*TO DO*. Quote exactly the lines from the line containing "make_ball(finish, lever)" to the line containing "obj.parent = None", both lines included, please, and nothing more.

*RECORDS SHOWN*.
## Start
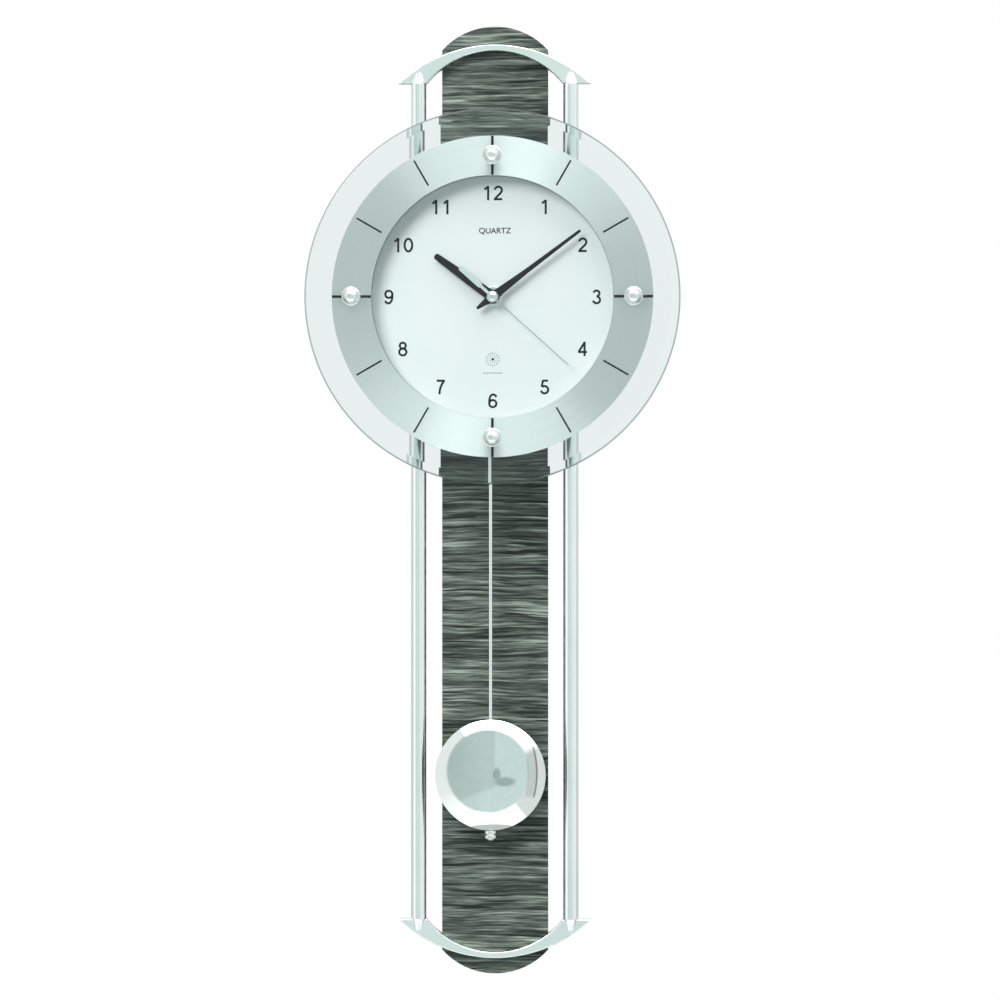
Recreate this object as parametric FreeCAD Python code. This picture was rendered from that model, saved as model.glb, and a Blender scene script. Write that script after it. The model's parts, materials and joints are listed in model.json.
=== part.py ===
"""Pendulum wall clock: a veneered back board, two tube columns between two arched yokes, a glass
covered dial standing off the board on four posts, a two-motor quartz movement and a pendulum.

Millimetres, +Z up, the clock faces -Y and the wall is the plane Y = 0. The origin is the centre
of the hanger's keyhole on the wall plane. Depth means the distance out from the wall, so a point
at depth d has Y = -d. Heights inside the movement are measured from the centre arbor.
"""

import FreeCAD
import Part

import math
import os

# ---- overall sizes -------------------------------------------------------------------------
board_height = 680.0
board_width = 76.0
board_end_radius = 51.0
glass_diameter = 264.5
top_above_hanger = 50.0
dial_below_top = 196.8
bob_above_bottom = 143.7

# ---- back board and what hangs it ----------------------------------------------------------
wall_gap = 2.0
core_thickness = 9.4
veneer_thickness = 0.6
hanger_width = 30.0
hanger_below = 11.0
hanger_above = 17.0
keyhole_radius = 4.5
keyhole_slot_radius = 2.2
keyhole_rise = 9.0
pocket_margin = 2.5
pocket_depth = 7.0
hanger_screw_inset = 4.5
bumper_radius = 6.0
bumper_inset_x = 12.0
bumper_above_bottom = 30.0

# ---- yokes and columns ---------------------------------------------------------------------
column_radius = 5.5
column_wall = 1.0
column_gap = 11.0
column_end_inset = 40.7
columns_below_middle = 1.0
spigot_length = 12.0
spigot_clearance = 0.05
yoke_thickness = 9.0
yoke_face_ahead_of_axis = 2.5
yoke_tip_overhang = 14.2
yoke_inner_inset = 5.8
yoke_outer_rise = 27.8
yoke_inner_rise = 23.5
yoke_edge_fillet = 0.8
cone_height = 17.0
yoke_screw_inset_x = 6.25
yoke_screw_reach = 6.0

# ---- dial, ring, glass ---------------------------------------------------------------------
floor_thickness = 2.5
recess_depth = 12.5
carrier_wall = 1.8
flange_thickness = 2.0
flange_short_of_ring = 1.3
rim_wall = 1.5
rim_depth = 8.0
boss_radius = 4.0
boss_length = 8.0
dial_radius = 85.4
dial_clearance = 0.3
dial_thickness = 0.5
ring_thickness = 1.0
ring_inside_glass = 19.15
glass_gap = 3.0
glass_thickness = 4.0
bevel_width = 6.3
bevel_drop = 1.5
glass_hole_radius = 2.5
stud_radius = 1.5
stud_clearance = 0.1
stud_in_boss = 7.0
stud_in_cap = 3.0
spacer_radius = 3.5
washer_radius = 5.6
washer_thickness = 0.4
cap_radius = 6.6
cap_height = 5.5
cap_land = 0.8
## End
## Start
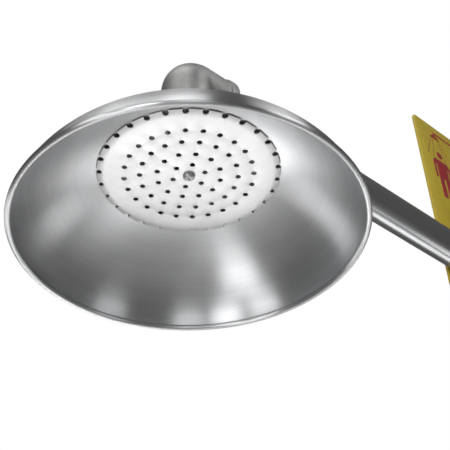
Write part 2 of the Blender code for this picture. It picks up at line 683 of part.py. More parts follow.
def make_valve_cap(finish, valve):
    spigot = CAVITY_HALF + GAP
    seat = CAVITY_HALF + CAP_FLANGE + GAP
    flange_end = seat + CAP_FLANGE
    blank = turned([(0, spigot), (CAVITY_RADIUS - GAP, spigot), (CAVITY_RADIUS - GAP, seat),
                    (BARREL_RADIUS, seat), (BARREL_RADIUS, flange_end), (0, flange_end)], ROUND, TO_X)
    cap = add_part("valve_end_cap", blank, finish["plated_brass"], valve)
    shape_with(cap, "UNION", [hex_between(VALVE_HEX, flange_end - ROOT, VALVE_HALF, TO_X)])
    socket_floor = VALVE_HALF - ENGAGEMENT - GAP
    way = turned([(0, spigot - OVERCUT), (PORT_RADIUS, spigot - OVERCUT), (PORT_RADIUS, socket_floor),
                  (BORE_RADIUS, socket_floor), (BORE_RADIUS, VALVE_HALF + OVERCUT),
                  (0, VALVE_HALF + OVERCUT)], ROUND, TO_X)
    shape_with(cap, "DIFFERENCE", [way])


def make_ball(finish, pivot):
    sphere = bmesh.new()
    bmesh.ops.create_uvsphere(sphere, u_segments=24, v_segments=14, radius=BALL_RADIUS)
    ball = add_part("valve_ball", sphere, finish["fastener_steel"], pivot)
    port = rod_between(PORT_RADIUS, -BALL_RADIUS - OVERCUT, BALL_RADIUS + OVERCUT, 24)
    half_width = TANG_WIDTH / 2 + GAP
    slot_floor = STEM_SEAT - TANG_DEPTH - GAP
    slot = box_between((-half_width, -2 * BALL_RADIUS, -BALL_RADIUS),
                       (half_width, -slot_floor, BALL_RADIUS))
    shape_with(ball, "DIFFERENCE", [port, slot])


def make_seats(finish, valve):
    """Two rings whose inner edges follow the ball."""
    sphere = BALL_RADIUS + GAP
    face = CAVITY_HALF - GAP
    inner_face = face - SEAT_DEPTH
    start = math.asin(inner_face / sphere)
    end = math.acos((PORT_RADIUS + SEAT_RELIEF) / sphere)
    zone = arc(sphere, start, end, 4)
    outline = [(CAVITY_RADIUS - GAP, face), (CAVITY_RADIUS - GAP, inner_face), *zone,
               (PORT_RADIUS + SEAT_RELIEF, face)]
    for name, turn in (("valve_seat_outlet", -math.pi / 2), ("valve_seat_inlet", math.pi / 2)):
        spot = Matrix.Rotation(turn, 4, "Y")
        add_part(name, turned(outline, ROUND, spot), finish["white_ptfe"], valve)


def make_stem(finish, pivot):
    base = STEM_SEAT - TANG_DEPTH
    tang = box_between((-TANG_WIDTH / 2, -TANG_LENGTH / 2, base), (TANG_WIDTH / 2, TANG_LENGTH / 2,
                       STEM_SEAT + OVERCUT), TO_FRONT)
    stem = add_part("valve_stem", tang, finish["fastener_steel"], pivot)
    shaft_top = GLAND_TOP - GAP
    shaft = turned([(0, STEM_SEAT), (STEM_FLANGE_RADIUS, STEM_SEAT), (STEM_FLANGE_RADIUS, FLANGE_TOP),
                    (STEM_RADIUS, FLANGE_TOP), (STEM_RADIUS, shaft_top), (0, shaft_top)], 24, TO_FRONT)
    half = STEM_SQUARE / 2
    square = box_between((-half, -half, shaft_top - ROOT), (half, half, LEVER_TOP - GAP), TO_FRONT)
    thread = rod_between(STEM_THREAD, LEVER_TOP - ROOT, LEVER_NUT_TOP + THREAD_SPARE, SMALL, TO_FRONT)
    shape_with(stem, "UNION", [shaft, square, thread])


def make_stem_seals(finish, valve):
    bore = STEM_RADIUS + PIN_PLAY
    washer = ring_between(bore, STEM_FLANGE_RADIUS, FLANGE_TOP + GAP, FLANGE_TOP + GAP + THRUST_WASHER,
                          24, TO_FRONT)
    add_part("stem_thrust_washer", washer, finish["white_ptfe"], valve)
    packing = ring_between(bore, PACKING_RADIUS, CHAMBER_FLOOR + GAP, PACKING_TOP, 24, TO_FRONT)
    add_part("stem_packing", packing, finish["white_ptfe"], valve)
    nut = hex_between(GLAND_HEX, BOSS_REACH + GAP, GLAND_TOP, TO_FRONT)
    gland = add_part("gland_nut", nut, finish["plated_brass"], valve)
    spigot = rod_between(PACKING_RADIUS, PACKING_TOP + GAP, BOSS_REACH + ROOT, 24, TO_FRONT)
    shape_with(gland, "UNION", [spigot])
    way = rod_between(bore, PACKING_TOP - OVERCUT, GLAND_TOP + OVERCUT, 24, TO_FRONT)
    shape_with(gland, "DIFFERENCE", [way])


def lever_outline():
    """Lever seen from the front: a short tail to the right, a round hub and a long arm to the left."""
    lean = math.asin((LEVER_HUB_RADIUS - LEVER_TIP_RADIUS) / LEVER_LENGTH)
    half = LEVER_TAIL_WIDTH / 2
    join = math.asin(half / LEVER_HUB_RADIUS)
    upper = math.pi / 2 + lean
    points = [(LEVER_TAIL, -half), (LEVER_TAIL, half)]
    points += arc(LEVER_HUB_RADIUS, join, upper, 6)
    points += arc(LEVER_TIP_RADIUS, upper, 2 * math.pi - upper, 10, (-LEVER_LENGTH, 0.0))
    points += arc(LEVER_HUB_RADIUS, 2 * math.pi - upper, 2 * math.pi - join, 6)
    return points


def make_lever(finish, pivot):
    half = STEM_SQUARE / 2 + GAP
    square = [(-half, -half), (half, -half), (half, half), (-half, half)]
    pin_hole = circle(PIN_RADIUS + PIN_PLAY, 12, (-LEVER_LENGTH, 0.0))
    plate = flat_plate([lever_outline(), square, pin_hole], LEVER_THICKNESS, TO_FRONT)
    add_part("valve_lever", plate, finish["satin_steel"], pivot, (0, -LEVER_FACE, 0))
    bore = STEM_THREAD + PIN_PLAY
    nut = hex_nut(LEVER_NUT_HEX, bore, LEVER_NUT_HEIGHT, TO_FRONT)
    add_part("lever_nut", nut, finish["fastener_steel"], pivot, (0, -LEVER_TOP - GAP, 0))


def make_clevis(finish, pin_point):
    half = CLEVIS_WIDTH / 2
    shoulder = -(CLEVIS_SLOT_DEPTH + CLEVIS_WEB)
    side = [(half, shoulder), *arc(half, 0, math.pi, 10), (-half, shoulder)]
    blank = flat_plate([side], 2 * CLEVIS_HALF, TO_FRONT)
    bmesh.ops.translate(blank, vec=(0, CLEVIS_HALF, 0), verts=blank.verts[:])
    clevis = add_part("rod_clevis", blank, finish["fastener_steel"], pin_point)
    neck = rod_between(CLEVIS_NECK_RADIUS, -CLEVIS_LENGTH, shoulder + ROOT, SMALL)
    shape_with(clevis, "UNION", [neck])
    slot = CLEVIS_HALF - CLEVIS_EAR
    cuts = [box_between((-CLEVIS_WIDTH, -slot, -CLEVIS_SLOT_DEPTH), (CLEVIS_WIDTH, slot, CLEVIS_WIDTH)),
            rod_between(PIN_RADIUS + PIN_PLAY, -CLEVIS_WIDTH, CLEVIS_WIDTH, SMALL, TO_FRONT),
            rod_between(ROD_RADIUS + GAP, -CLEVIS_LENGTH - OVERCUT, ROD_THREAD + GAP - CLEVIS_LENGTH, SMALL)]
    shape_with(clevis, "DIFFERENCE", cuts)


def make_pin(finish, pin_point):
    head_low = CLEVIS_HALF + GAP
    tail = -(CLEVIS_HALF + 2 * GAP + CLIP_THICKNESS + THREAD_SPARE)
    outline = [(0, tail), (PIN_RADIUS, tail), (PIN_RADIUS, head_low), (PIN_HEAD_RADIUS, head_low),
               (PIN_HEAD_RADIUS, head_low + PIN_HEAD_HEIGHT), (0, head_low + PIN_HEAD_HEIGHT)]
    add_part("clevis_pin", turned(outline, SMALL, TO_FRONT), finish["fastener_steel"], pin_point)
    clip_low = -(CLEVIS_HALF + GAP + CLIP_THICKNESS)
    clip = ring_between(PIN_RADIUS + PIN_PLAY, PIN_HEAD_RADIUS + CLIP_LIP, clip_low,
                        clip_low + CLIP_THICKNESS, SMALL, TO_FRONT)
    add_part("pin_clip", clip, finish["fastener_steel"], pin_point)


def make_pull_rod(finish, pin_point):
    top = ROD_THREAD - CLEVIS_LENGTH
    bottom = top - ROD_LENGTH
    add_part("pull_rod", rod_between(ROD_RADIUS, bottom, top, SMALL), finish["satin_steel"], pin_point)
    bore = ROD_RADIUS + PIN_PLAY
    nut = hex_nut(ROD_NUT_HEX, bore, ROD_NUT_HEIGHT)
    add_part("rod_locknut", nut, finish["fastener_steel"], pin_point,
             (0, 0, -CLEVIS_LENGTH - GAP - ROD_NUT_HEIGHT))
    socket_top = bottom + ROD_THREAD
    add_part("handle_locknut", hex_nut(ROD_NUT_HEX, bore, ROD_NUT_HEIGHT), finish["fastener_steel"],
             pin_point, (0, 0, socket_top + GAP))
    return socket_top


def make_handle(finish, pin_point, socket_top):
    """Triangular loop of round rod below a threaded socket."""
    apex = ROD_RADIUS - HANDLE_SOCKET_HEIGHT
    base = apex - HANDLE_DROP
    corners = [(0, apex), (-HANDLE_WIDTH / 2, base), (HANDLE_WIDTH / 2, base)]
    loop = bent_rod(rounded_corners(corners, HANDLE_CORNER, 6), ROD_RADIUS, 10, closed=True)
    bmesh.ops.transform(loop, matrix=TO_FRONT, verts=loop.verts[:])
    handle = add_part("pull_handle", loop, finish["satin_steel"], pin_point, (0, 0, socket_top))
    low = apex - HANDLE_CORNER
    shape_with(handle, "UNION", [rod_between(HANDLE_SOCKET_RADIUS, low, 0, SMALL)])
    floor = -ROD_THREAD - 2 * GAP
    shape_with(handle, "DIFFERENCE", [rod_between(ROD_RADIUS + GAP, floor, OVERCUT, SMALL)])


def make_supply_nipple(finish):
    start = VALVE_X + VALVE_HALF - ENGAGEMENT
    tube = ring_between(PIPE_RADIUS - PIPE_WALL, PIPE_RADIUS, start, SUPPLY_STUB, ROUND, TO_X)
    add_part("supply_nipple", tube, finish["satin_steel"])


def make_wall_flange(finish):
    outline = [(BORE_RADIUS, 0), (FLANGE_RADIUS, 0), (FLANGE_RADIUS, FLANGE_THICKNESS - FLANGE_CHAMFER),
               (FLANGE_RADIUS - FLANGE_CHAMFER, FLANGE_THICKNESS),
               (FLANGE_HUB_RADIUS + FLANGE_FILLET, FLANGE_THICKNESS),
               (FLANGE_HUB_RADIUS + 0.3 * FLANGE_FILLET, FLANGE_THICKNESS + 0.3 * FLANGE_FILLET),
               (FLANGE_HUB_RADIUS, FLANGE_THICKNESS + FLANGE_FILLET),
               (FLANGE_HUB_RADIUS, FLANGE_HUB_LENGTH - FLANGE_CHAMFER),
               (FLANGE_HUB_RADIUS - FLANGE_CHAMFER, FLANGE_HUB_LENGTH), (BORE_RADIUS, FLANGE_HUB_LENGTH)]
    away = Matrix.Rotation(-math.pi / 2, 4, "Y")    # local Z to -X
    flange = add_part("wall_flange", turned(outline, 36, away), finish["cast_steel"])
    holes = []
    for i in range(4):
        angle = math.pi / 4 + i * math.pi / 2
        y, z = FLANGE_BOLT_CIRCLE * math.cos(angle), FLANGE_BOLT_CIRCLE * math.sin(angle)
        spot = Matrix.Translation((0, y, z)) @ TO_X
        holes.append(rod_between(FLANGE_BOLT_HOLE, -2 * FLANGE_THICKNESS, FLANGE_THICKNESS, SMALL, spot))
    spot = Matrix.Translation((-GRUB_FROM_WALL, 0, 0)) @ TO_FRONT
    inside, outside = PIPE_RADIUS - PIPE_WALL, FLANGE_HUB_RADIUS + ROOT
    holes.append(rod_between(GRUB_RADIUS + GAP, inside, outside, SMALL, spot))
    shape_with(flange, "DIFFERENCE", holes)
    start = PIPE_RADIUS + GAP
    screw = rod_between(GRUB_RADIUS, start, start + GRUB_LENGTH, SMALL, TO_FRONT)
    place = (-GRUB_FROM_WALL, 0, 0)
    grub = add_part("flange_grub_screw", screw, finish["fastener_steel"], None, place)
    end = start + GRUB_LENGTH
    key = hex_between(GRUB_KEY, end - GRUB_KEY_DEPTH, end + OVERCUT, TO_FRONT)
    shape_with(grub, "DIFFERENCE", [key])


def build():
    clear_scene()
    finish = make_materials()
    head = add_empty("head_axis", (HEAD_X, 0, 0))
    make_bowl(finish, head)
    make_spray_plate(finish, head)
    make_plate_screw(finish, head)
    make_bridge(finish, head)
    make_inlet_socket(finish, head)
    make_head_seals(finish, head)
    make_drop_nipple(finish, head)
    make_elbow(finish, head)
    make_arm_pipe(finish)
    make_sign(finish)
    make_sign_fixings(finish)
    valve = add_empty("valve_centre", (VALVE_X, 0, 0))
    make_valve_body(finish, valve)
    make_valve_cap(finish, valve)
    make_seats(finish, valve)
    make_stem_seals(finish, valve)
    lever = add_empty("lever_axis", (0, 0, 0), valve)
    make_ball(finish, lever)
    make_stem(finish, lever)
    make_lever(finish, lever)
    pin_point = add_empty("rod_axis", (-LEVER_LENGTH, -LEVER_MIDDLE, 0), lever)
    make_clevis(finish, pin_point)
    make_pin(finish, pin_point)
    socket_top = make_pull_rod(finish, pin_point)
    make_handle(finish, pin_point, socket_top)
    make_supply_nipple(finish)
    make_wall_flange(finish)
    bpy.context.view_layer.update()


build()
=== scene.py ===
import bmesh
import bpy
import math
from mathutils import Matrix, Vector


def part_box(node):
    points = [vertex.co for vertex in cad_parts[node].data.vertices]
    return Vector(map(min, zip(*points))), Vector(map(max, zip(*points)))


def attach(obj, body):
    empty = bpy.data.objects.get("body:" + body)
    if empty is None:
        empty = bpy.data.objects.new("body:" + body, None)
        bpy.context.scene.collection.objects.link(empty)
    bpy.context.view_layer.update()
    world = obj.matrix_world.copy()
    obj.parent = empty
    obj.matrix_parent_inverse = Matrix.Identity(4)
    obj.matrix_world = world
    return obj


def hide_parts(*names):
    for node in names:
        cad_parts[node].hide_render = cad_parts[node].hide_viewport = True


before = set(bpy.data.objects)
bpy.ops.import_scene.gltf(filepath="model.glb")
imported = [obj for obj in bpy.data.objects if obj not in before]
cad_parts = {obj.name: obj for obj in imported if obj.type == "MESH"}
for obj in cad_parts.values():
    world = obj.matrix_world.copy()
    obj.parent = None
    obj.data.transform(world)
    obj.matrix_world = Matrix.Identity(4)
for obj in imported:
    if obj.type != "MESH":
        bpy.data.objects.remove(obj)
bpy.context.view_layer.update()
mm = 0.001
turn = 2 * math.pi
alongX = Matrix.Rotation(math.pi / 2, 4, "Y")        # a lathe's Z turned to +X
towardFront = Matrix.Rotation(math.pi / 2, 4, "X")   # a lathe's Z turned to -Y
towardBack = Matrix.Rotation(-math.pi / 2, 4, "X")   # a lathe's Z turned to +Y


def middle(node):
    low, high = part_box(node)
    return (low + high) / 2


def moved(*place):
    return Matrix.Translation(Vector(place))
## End
*FULL RESPONSE*.
    make_ball(finish, lever)
    make_stem(finish, lever)
    make_lever(finish, lever)
    pin_point = add_empty("rod_axis", (-LEVER_LENGTH, -LEVER_MIDDLE, 0), lever)
    make_clevis(finish, pin_point)
    make_pin(finish, pin_point)
    socket_top = make_pull_rod(finish, pin_point)
    make_handle(finish, pin_point, socket_top)
    make_supply_nipple(finish)
    make_wall_flange(finish)
    bpy.context.view_layer.update()


build()
=== scene.py ===
import bmesh
import bpy
import math
from mathutils import Matrix, Vector


def part_box(node):
    points = [vertex.co for vertex in cad_parts[node].data.vertices]
    return Vector(map(min, zip(*points))), Vector(map(max, zip(*points)))


def attach(obj, body):
    empty = bpy.data.objects.get("body:" + body)
    if empty is None:
        empty = bpy.data.objects.new("body:" + body, None)
        bpy.context.scene.collection.objects.link(empty)
    bpy.context.view_layer.update()
    world = obj.matrix_world.copy()
    obj.parent = empty
    obj.matrix_parent_inverse = Matrix.Identity(4)
    obj.matrix_world = world
    return obj


def hide_parts(*names):
    for node in names:
        cad_parts[node].hide_render = cad_parts[node].hide_viewport = True


before = set(bpy.data.objects)
bpy.ops.import_scene.gltf(filepath="model.glb")
imported = [obj for obj in bpy.data.objects if obj not in before]
cad_parts = {obj.name: obj for obj in imported if obj.type == "MESH"}
for obj in cad_parts.values():
    world = obj.matrix_world.copy()
    obj.parent = None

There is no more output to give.